● EXERCISE DETAILS
Determine how many lines below hold the string "type". Reply with the number alone.

>> BEGIN DATASET SECTION

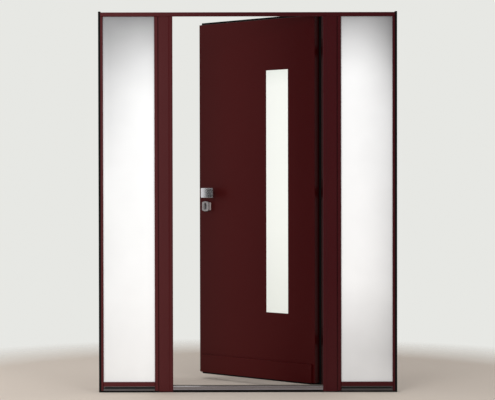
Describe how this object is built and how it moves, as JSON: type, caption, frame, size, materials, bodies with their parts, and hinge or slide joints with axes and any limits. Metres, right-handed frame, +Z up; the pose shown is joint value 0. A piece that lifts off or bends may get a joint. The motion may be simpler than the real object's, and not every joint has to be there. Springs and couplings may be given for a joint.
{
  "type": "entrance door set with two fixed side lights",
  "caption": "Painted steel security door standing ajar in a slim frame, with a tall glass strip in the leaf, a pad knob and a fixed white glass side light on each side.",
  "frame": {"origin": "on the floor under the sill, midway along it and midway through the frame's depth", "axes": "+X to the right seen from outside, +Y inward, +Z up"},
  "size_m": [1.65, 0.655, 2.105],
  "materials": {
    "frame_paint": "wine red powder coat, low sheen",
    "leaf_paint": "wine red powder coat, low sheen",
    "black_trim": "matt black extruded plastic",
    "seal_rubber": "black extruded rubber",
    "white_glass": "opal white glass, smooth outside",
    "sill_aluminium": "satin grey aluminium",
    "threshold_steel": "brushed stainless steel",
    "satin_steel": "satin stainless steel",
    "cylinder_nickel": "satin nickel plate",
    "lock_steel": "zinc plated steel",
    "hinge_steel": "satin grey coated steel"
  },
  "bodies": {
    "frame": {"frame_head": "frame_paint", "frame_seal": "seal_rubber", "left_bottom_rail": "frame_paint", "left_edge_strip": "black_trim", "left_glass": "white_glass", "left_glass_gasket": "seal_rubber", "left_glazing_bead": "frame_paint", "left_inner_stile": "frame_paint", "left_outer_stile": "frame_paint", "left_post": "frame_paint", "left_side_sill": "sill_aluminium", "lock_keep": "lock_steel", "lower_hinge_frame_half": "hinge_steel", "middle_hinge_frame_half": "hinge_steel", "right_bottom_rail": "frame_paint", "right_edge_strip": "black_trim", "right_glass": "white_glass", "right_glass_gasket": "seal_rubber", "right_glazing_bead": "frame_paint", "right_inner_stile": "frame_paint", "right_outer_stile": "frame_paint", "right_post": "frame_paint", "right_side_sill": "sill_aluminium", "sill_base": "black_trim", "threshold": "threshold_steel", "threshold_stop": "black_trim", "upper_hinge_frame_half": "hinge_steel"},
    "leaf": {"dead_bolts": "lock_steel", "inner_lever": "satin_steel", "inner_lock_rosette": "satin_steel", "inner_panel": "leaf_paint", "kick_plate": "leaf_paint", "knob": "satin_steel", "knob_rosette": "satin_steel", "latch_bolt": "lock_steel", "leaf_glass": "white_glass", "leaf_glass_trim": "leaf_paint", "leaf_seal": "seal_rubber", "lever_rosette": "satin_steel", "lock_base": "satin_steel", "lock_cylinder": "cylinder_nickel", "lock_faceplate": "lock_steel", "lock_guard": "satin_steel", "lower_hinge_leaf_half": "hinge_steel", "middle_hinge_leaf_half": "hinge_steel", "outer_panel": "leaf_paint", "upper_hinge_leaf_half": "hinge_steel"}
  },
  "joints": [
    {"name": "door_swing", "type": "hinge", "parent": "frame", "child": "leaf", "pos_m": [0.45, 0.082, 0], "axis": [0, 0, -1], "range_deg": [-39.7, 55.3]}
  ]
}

>> END DATASET SECTION

● FINISHED TASK
3